- Exercise
Would you restate all the data that follows, word for word?
+++++
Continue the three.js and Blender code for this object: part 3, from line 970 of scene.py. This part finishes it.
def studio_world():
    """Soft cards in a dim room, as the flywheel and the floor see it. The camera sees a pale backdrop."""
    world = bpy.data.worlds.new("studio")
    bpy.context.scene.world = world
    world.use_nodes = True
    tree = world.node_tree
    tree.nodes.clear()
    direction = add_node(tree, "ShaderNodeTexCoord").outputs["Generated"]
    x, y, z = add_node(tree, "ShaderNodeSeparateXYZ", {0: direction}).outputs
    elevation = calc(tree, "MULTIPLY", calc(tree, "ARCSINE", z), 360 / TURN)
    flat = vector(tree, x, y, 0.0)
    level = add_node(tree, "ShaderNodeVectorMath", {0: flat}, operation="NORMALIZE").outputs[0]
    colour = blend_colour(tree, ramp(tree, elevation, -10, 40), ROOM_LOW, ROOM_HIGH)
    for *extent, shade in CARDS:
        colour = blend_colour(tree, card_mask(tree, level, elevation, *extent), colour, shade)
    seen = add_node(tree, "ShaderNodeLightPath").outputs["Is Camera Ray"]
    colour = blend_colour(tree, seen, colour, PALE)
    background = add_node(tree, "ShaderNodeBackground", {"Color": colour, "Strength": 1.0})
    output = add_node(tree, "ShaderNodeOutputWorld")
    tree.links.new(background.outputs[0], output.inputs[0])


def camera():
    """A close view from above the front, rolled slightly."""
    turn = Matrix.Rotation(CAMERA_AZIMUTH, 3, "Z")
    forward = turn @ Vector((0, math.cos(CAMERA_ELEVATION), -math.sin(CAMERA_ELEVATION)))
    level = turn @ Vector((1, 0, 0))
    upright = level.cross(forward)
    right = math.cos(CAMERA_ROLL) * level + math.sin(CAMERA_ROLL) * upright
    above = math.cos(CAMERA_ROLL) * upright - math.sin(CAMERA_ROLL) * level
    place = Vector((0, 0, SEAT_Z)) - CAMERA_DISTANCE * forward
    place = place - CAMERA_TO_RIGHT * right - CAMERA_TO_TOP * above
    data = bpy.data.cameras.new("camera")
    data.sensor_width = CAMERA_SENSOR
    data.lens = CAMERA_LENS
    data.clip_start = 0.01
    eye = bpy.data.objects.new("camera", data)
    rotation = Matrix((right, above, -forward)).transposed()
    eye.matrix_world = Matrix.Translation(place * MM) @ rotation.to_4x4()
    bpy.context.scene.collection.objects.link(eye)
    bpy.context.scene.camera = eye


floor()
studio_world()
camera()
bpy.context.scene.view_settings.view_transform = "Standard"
+++++
- Solution for this exercise
Continue the three.js and Blender code for this object: part 3, from line 970 of scene.py. This part finishes it.
def studio_world():
    """Soft cards in a dim room, as the flywheel and the floor see it. The camera sees a pale backdrop."""
    world = bpy.data.worlds.new("studio")
    bpy.context.scene.world = world
    world.use_nodes = True
    tree = world.node_tree
    tree.nodes.clear()
    direction = add_node(tree, "ShaderNodeTexCoord").outputs["Generated"]
    x, y, z = add_node(tree, "ShaderNodeSeparateXYZ", {0: direction}).outputs
    elevation = calc(tree, "MULTIPLY", calc(tree, "ARCSINE", z), 360 / TURN)
    flat = vector(tree, x, y, 0.0)
    level = add_node(tree, "ShaderNodeVectorMath", {0: flat}, operation="NORMALIZE").outputs[0]
    colour = blend_colour(tree, ramp(tree, elevation, -10, 40), ROOM_LOW, ROOM_HIGH)
    for *extent, shade in CARDS:
        colour = blend_colour(tree, card_mask(tree, level, elevation, *extent), colour, shade)
    seen = add_node(tree, "ShaderNodeLightPath").outputs["Is Camera Ray"]
    colour = blend_colour(tree, seen, colour, PALE)
    background = add_node(tree, "ShaderNodeBackground", {"Color": colour, "Strength": 1.0})
    output = add_node(tree, "ShaderNodeOutputWorld")
    tree.links.new(background.outputs[0], output.inputs[0])


def camera():
    """A close view from above the front, rolled slightly."""
    turn = Matrix.Rotation(CAMERA_AZIMUTH, 3, "Z")
    forward = turn @ Vector((0, math.cos(CAMERA_ELEVATION), -math.sin(CAMERA_ELEVATION)))
    level = turn @ Vector((1, 0, 0))
    upright = level.cross(forward)
    right = math.cos(CAMERA_ROLL) * level + math.sin(CAMERA_ROLL) * upright
    above = math.cos(CAMERA_ROLL) * upright - math.sin(CAMERA_ROLL) * level
    place = Vector((0, 0, SEAT_Z)) - CAMERA_DISTANCE * forward
    place = place - CAMERA_TO_RIGHT * right - CAMERA_TO_TOP * above
    data = bpy.data.cameras.new("camera")
    data.sensor_width = CAMERA_SENSOR
    data.lens = CAMERA_LENS
    data.clip_start = 0.01
    eye = bpy.data.objects.new("camera", data)
    rotation = Matrix((right, above, -forward)).transposed()
    eye.matrix_world = Matrix.Translation(place * MM) @ rotation.to_4x4()
    bpy.context.scene.collection.objects.link(eye)
    bpy.context.scene.camera = eye


floor()
studio_world()
camera()
bpy.context.scene.view_settings.view_transform = "Standard"